Chers frères beaucoup d’incroyants ne sont pas aussi endurcis que vous l’imaginez. Ai-je besoin de vous rappeler que Dieu est venu en Personne pour les Juifs ? […] Pourtant, quand nous le cherchons maintenant, c’est vous que nous trouvons, et rien que vous. C’est vous, chrétiens, qui participez à la Divinité ; c’est vous, « hommes divinisés », qui depuis son Ascension êtes devenus ses représentants sur terre.
La sainte dont c’est la fête aujourd’hui ne va pas tenir compte de mon discours d’enfant. Car je ne suis qu’un enfant devenu vieux et accablé d’inexpérience, et vous n’avez pas grand chose à craindre de moi. Craignez ceux qui vont venir et qui vous jugeront. Craignez l’innocence des enfants, car ils sont également des enfants terribles… et vous ne désarmerez jamais leur ironie sauvegardée par la simplicité, l’honnêteté et l’intrépidité.
Des paroles qui donnent à réfléchir. Et méritent quelque introspection.
[…]
Je relis un autre de ses essais, Nos amis les saints, plusieurs fois par an, mais surtout pendant le Carême. Et je me suis toujours arrêté sur un passage particulier :
Nous avons été créés à l’image et à la ressemblance de Dieu parce que nous sommes capables d’aimer. Les saints ont un génie pour l’amour… le saint est la personne qui sait comment trouver en elle-même et faire jaillir des profondeurs de son être l’eau dont le Christ parlait à la Samaritaine : « ceux qui en boiront n’auront plus jamais soif ». L’eau est là en chacun de nous, une profonde citerne à ciel ouvert. Sans doute, la surface est obstruée avec des débris, des branches brisées, des feuilles mortes… Mais immédiatement sous cette couche néfaste, l’eau est si claire et pure. Encore un peu plus bas et l’âme se trouve de nouveau dans son milieu naturel, infiniment plus pur que l’eau la plus pure, dans cette lumière incréée qui baigne toute la Création – en [Jésus-Christ] était la vie, et la vie était la lumière des hommes…

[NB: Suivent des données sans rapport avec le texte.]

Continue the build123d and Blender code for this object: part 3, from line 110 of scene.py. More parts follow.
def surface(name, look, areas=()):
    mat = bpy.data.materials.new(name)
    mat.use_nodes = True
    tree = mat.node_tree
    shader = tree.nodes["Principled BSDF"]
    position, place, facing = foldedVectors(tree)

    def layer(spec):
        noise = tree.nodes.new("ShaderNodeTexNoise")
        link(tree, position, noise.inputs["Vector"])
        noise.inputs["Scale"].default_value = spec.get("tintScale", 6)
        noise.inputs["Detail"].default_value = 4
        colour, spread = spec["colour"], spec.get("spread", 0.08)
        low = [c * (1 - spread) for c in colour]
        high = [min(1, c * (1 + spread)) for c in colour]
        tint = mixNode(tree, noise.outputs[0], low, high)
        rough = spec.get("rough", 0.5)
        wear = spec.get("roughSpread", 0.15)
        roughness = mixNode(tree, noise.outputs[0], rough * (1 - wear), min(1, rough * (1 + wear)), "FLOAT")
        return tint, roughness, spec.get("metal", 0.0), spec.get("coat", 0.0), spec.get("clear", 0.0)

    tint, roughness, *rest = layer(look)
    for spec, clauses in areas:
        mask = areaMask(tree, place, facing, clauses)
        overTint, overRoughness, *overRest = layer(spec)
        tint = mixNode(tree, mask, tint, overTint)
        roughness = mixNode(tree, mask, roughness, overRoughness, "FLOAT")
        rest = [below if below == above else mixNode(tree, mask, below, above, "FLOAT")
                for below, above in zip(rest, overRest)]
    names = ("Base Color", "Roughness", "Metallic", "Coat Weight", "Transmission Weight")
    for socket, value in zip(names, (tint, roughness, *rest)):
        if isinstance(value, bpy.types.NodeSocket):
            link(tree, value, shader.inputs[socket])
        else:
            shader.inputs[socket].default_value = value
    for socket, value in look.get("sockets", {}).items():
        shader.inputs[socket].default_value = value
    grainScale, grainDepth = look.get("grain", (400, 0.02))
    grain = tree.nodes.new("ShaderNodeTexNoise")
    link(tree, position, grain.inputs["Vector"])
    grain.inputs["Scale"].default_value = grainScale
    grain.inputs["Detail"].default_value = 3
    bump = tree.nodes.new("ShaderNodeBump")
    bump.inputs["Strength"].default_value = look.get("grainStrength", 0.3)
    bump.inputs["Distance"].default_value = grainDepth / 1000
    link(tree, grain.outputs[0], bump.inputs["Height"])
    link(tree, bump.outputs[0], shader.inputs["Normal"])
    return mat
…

Pour Bernanos, les chrétiens « ordinaires » n’existent tout simplement pas. Dieu a créé chacun de nous, peu importe qu’il semble doué ou pas, pour être un saint. Il n’y a pas d’exception. Et alors que l’on pense que « l’époque des saints est passée », l’inverse est vrai parce que, comme Bernanos le souligne, « c’est toujours l’époque des saints ».

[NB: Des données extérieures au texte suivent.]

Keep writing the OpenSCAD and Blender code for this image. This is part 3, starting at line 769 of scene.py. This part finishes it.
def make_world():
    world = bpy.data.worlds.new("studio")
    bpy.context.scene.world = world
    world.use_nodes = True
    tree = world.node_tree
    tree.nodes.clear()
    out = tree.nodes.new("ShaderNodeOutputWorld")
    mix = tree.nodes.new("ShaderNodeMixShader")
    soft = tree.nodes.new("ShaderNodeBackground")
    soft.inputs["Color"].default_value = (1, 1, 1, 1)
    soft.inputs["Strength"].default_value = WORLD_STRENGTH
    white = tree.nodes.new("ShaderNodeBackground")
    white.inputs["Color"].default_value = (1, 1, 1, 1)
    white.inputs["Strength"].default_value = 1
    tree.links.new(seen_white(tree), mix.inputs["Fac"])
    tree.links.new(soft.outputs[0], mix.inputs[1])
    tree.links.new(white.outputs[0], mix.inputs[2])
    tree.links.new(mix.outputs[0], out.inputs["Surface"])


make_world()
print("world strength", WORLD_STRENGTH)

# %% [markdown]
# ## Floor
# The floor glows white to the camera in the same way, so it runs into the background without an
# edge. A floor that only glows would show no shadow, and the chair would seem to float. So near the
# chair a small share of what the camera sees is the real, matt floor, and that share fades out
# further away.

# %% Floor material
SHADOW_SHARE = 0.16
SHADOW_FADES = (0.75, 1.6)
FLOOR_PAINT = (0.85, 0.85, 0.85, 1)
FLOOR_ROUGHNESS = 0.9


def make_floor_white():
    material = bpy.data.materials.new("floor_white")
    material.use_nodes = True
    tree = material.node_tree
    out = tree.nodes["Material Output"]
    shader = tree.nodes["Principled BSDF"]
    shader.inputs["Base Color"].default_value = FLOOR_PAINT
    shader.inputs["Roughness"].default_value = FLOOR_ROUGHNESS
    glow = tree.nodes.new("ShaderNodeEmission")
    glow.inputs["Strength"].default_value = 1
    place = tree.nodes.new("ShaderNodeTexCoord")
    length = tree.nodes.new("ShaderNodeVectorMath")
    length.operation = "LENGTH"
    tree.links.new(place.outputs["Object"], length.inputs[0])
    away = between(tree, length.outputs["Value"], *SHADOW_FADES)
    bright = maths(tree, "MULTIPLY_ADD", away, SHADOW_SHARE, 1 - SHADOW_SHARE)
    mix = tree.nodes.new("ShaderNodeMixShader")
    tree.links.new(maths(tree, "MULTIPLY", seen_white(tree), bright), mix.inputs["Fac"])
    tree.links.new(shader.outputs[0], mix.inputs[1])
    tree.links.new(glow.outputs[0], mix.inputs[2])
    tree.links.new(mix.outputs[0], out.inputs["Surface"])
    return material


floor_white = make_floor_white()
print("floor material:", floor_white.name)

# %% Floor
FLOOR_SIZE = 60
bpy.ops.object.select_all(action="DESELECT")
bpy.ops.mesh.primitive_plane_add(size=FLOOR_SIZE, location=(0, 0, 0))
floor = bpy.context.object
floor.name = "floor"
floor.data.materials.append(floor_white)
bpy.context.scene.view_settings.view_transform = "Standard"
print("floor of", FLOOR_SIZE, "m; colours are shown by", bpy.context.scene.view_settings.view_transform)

Voici ou je voulais en venir. La tâche de « re-formation » purifiante de notre Église et de notre monde commence avec chacun d’entre nous. Nous n’avons pas vraiment envie d’entendre cela. Ce qui est individuel semble trop petit, trop lent, trop pieux. Et le motif « conversion personnelle » semble tellement sans rapport avec les Grands Problèmes de la vie que personne d’en veut. Nous avouer la vérité à nous-mêmes est d’une brutalité inouïe ; reconnaître nos propres péchés et haines ; nous rendre utiles pour soulager les besoins et souffrances des autres. Mais c’est seulement quand nous faisons ces choses que la vie devient riche, une boussole pour les gens brisés et égarés, le commencement d’un monde nouveau… et le germe de la sainteté.